We are clearly in what George Siemens refers to as a cMOOC, not an xMOOC – or at least, some of us are. That is, one where the focus is on connected, collaborative learning rather than broadcast. I mean, as I was thinking aloud this morning, it is a month before lift off and I have already learned stuff because we’re talking to each other, and I fully expect now that this has set the scene for the whole course – most of the learning we experience will be generated by our own interactions. This interests and pleases me, because the learning experience is the very aspect I joined to investigate. I am thinking of other points raised in Ryan’s post, such as the anticipation within and around the higher ed sector that moocdom will be rapidly occupied by those who have for so long been excluded from higher education, or who have found it absurdly inaccessible (remote, expensive, linguistically challenging), even as the empire repositions itself to remain the font of all knowledge for the foreseeable future – I expect there will be interesting comebacks ahead!

What I’m really keen to observe in this mooc experience we’re about to fly off into is its linguistic nature, the degree of multi-modality, and the potential of the medium to help or hinder those attempting to engage in what is for them a second, or still quite foreign language… there is so much potential for this moocy medium to be brilliant in multi-lingual contexts, and so much likliehood that it won’t be! I wonder when the first multi-lingual mooc delivery will be… there are already moocs playing out with study groupings conducted in languages other than English, but given that the big gun providers are US and UK based, the delivery will be in the firm grip of English for quite some time to come I guess.
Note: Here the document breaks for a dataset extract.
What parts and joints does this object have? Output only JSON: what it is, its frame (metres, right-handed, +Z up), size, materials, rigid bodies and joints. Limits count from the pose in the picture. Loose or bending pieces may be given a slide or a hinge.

there is a lot of commentary about moocs of course (and I’ve just got a grabbag snippet on my moocdom page on this blog, excerpts from a much larger set of bookmarks I’ve been gathering the past few months) – but surprisingly little about the language (or have I missed a ginormous discussion somewhere? – there is this interesting post about the geography of moodcom, but what really seriously is there about the linguistics?) One person I’m aware of who’s discussing the implications is Paul Prinsloo, but the topic will be on my mind throughout this course – be warned!